> Set exercise: Scan the data below and pick out the lines containing the word "imported".

━━━━━━━━

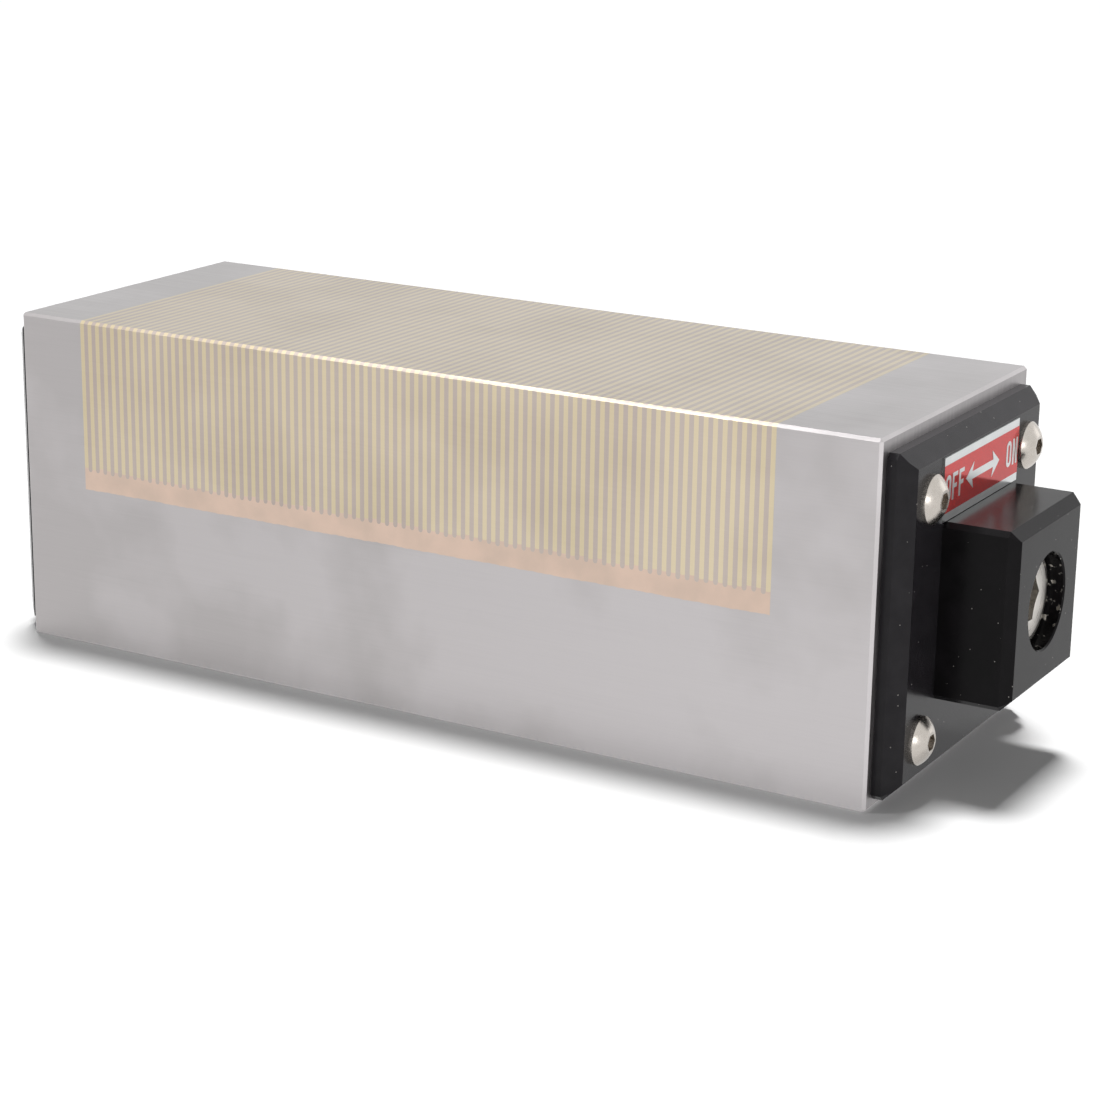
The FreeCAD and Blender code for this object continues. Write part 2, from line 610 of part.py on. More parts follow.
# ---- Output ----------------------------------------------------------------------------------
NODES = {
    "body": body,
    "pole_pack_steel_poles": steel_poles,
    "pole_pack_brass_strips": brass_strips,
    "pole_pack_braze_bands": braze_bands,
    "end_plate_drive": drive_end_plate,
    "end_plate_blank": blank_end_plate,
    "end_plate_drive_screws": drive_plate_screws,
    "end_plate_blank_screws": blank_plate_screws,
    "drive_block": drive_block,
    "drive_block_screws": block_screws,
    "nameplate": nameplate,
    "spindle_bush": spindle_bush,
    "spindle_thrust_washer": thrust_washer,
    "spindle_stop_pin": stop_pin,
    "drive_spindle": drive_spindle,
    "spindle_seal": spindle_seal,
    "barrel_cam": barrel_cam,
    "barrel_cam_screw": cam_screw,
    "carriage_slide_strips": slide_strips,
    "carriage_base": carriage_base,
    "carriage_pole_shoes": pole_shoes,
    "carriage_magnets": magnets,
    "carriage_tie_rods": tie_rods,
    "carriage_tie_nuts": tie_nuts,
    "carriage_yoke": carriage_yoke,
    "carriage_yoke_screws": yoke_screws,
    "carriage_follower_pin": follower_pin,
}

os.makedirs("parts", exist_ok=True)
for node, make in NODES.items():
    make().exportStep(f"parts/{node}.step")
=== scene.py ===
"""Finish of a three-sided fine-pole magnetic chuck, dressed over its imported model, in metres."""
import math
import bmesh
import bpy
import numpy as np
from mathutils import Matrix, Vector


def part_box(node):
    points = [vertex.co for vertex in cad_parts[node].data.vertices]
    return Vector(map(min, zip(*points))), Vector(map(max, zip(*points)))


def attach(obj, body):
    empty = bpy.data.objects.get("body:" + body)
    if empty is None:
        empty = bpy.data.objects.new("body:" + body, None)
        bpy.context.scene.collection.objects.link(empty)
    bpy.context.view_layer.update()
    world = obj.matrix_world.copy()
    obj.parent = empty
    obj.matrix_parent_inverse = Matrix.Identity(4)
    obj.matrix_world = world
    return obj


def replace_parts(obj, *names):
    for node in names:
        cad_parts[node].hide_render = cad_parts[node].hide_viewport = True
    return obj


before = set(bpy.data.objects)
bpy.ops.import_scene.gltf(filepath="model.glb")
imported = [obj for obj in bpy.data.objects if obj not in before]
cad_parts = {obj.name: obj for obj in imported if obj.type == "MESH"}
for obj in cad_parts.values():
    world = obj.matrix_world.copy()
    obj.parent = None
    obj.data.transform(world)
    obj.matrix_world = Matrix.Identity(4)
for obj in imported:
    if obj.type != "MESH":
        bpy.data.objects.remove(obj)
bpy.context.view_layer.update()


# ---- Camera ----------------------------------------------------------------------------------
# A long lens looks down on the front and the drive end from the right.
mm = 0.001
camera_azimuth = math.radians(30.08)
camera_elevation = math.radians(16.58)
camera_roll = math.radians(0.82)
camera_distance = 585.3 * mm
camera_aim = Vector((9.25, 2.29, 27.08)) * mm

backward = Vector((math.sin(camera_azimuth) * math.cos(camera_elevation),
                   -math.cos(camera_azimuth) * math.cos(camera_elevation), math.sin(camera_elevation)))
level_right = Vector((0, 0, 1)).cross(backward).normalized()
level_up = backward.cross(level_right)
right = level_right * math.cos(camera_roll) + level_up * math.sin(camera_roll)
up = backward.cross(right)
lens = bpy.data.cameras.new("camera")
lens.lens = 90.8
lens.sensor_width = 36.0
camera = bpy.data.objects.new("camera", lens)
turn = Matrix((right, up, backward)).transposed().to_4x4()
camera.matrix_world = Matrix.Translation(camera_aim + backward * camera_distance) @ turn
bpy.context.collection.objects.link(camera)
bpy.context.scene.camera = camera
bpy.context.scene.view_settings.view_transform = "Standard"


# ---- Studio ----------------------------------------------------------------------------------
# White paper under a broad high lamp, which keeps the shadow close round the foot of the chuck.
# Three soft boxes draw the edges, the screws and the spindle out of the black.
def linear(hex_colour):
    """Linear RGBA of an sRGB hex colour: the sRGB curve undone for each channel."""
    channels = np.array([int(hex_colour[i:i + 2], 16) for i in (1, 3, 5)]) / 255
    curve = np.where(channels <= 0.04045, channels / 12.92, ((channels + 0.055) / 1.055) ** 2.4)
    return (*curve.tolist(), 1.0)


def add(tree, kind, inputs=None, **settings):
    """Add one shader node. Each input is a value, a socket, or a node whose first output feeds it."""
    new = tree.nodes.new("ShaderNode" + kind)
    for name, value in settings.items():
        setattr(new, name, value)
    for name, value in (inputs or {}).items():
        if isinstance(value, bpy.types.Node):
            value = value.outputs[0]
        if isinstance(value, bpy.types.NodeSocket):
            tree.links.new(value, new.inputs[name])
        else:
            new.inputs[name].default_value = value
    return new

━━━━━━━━

> Result below:
"""Finish of a three-sided fine-pole magnetic chuck, dressed over its imported model, in metres."""
imported = [obj for obj in bpy.data.objects if obj not in before]
cad_parts = {obj.name: obj for obj in imported if obj.type == "MESH"}
for obj in imported:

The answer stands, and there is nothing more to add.